Finalmente, um dos dias ligados à nacionalidade teria que ficar, e eu propunha que fosse o apropriadamente chamado Dia de Portugal e das Comunidades (deixemos Luís de Camões um bocadinho em paz).

Quatro feriados absolutamente intocáveis, portanto.

Todos os outros passariam para tolerâncias de ponto em regime facultativo, num total de dias a definir, em que os trabalhadores escolhessem quais os que queriam observar. Para podermos definir a quantidade de dias, temos portanto de verificar quantos dos 9 feriados restantes, 5 religiosos, 3 civis e o Carnaval, calham à semana, em média. Fazendo os cálculos para os próximos 400 anos (os dias da semana no calendário gregoriano são os mesmos, no máximo, a cada 400 anos), ficamos a saber que existem, em média, 7,3 dias feriados à semana, por ano. Os religiosos são 4,1 e os civis, 2,1. A moda é de 7, 4 e 2, para o total, religiosos e civis, respectivamente. A Terça-feira de Carnaval foi tratada à parte, contando apenas para o total, não correspondendo nem aos religiosos, nem aos civis.

Podemos ver, agora, que a minha sugestão inicial era demasiado optimista – ou melhor, que não se lucrava absolutamente nada a longo prazo. Podemos também ver que os feriados religiosos serão muito mais afectados, o que deixará satisfeitos os ateístas militantes, em geral, e Palmira F. Silva, em particular.

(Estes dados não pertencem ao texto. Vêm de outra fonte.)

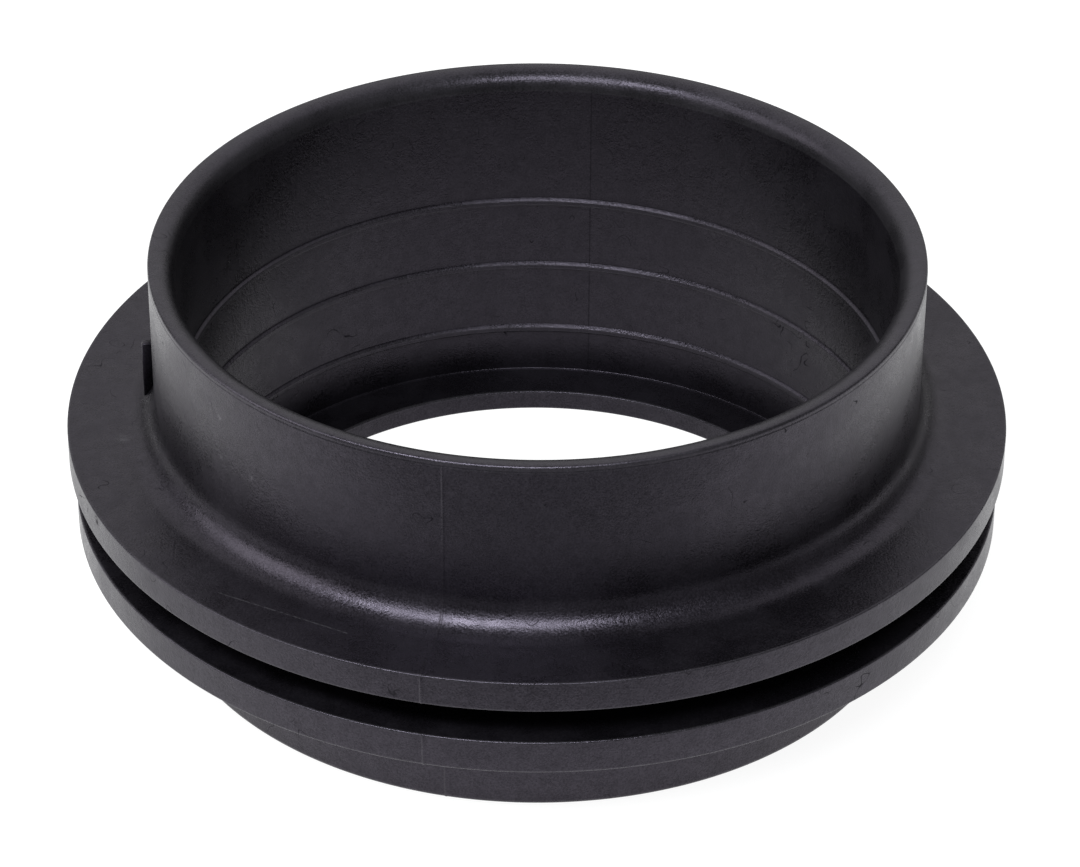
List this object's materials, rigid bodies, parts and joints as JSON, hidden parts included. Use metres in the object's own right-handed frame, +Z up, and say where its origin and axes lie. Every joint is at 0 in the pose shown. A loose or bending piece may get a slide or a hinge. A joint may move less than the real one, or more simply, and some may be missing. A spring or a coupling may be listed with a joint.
{
  "type": "toilet flange seal",
  "caption": "Black rubber pipe seal with a tall collar, three low ribs in its bore, two flanges with a panel groove between them, and a short spigot with a pipe stop.",
  "frame": {"origin": "on the axis, at the spigot's lower face", "axes": "+Z up along the axis, from the spigot to the collar; -X points to the small lug on the collar"},
  "size_m": [0.118, 0.118, 0.0489],
  "materials": {
    "rubber": "satin moulded black rubber"
  },
  "bodies": {
    "root": {"upper_collar": "rubber", "collar_fillet": "rubber", "upper_flange": "rubber", "panel_neck": "rubber", "lower_flange": "rubber", "lower_spigot": "rubber", "sealing_ribs": "rubber", "index_lug": "rubber"}
  },
  "joints": []
}
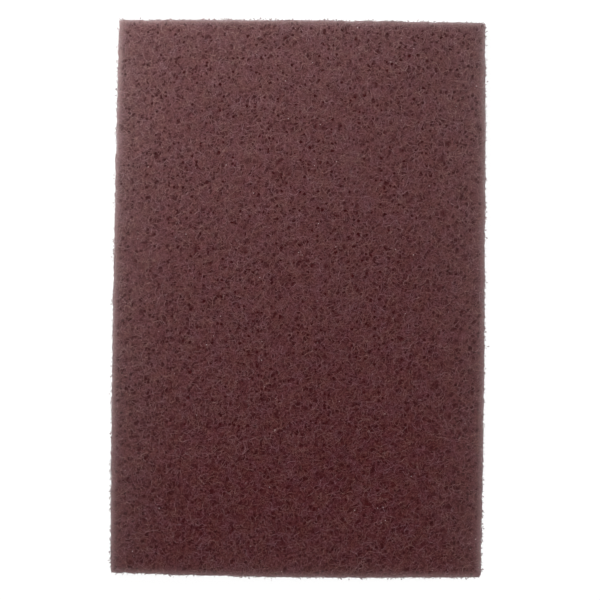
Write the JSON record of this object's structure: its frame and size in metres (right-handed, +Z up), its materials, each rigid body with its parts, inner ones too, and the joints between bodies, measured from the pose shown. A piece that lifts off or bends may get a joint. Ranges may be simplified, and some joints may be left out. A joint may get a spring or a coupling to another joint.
{
  "type": "non-woven hand pad",
  "caption": "Flat rectangular non-woven abrasive hand pad: one lofty web of crimped fibres with pored faces and cut edges, held in the hand to scuff, clean or dull a surface.",
  "frame": {"origin": "middle of the underside, where the pad lies on a bench", "axes": "+Z up out of the broad upper face, Y along the pad's length, X across its width"},
  "size_m": [0.1532, 0.2292, 0.0065],
  "materials": {
    "fibre_web": "matt maroon web of resin-coated crimped nylon fibres with fine mineral grit"
  },
  "bodies": {
    "root": {"hand_pad": "fibre_web"}
  },
  "joints": []
}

Enfim, e para rematar, proponho o seguinte:

A abolição de todos os feriados actuais, com a excepção de 1 de Janeiro, 1 de Maio, 10 de Junho e 25 de Dezembro. Todos os outros feriados actuais serão contemplados num novo regime de dias de férias extraordinário, a acrescentar aos 22/25 dias actualmente consagrados na lei, composto por 4 dias, a gozar, forçosamente, nos dias dos feriados actuais que o trabalhador quiser observar, sem prejuízo de poder acumular dias de férias ordinários, antes ou depois desses mesmos dias, e sem prejuízo para os direitos do empregador, sendo os casos de conflito resolvidos como os dias de férias ordinários, marcando, cada parte, metade desses dias.

O país ganha 3 dias de produtividade, em média, podendo chegar aos 5. As empresas, e o funcionalismo público, ganham em flexibilidade.

Para que deputado posso enviar isto?